Op-Ed: Beyond Nambia, a non-existent US-African policy

  • David Reiersgord
    David Reiersgord
  • Africa
Photo: (L-R) Kenyan President Uhuru Kenyatta, Guinea’s President Alpha Conde, US President Donald J. Trump, President of the African Development Bank Akinwumi Adesina and Nigeria’s Vice President Yemi Osinbajo pose for a group photo on the second day of the G7 Summit at the Hotel San Domenico in Taormina, Sicily, Italy, 27 May 2017. Photo:  EPA/ANGELO CARCONI

At last week’s United Nations General Assembly, US President Donald Trump made a gaffe about an African country. In reference to Namibia or, maybe, Gambia or Zambia, Trump stated he was proud to be joined by officials from “Nambia”, and other African countries. For all of the humour it generated, this gaffe and its reaction is indicative of the Trump administration’s lack of a formal policy platform for Africa, and why it’s still not seemingly a priority. By DAVID REIERSGORD.
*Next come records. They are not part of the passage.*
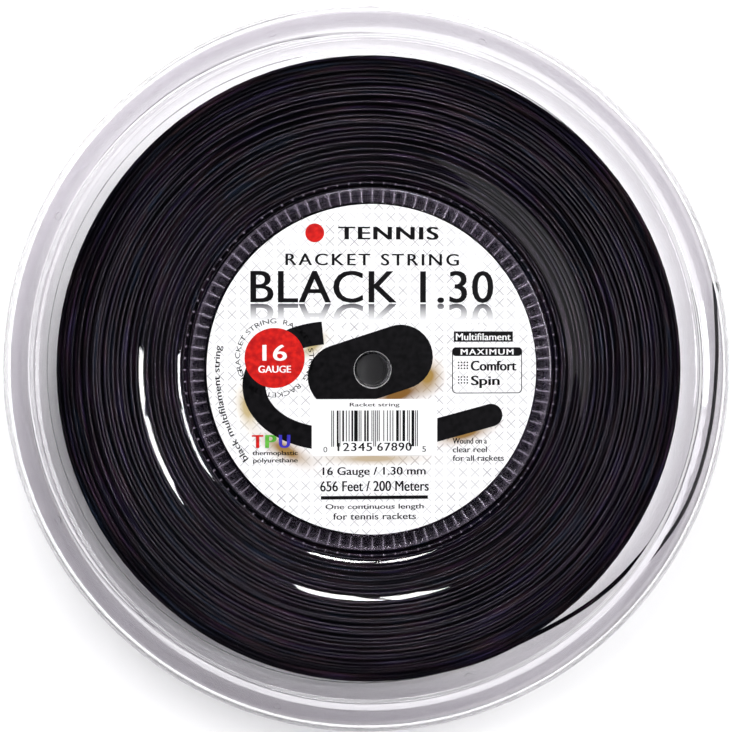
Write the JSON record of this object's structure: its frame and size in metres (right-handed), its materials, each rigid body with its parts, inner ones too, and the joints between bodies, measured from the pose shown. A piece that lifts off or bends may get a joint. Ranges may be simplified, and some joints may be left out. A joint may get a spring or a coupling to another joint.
{
  "type": "string reel",
  "caption": "Clear two-flange reel with a recessed ribbed hub and centre bore, holding a full winding of black racket string with one free end.",
  "frame": {"origin": "on the reel's axis, in the plane of the rear flange's rest bead, on which the reel lies", "axes": "+Z along the spindle bore, from the rear flange to the labelled front flange; +Y is the top of the label as it is read; +X is the label's right"},
  "size_m": [0.21, 0.21, 0.028],
  "materials": {
    "clear_plastic": "clear moulded polystyrene, glossy",
    "string": "glossy black multifilament string with a faint purple tint",
    "label_paper": "semi-gloss printed label paper",
    "sticker_paper": "matt white sticker with black print"
  },
  "bodies": {
    "root": {"front_flange": "clear_plastic", "rear_flange": "clear_plastic", "hub_core": "clear_plastic", "string_winding": "string", "string_tail": "string", "front_label": "label_paper", "barcode_sticker": "sticker_paper"}
  },
  "joints": []
}
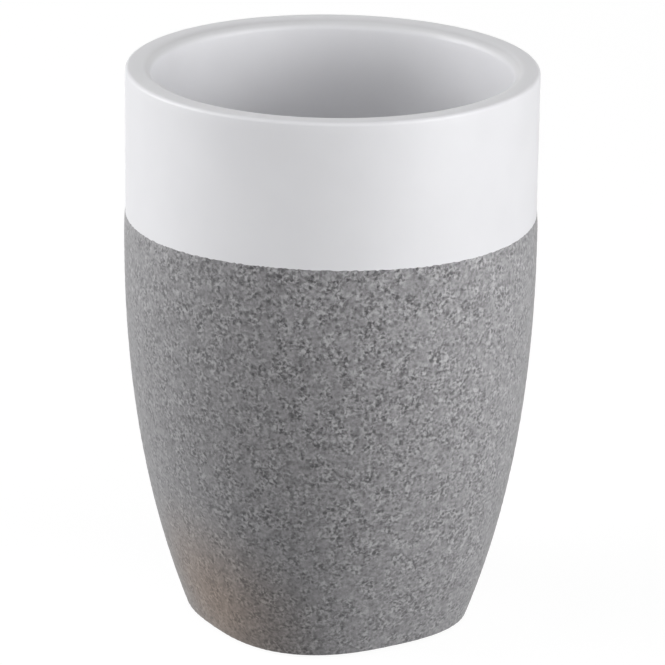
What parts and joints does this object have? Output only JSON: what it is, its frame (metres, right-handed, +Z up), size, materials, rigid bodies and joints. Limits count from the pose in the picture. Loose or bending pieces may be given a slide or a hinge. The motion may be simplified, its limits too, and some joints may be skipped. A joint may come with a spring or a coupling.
{
  "type": "bathroom tumbler",
  "caption": "Handleless ceramic tumbler with a round rim, a soft square foot, a plain white glazed band and a stone-textured coat below it.",
  "frame": {"origin": "on the tumbler's axis, in the plane that its feet stand on", "axes": "+Z up along the axis; X and Y each face a flat of the soft square foot"},
  "size_m": [0.0804, 0.0804, 0.112],
  "materials": {
    "stoneware": "unglazed, matte",
    "white_glaze": "satin white glaze",
    "base_glaze": "satin white glaze, slightly thin",
    "stone_coat": "fine grey sand texture, matte",
    "silicone": "clear silicone, smooth",
    "adhesive": "clear acrylic adhesive film"
  },
  "bodies": {
    "root": {"ceramic_body": "stoneware", "white_glaze": "white_glaze", "base_glaze": "base_glaze", "stone_coat": "stone_coat", "foot_pads": "silicone", "foot_adhesive": "adhesive"}
  },
  "joints": []
}
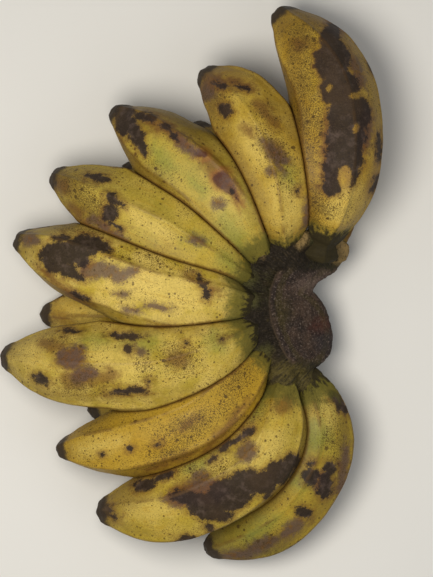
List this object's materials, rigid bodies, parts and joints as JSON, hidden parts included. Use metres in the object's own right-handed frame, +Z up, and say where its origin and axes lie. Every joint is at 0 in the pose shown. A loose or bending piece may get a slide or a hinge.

Donald Trump has a tendency to make asinine statements, so this kind of event is a familiar one by now. The sillier memes that followed this most recent gaffe read something along the lines of: Trump invented a country called Nambia, which exports covfefe.

In an effort to make sense of it all, J. Brooks Spector wrote about the fictional country of Nambia, imagining, among other scenarios, how the former governor of Alaska, Sarah Palin, is set to become ambassador. While there’s a satirical swiftness to Spector’s piece, it’s nevertheless reflective of the broader tendency to engage with what Trump says, particularly in relation to foreign policy, rather than what he does.

The wider reaction to this gaffe demonstrates how one of the real shortcomings of the Trump administration – its lack of any kind of policy platform for Africa – has largely not been discussed. At a time when democratic institutions are being tested in places like Kenya and South Africa, along with security concerns in Cameroon and South Sudan, the US can’t afford to neglect the African continent any longer.

That this Nambia gaffe received more attention than the fact that his administration still has provided little to no indication of what its US-African policies are – along with leaving key positions in the State Department related to Africa unfilled – reflects a lack of awareness in the US and in Africa about the shifting economic as well as geopolitical significance of the continent on a global scale.

It’s admittedly fun and feels good to piggyback on the humour attached to Trump’s Nambia gaffe, though doing so fails to recognise that the lack of an incentive for formulating a US-African policy platform is directly linked to the broader focus on Trump’s words rather than his actions.

And while former President Barack Obama didn’t do as much to realign US interests to the betterment of the continent as people initially expected or would have liked, there were nevertheless real gains made by his administration that are worth taking note of.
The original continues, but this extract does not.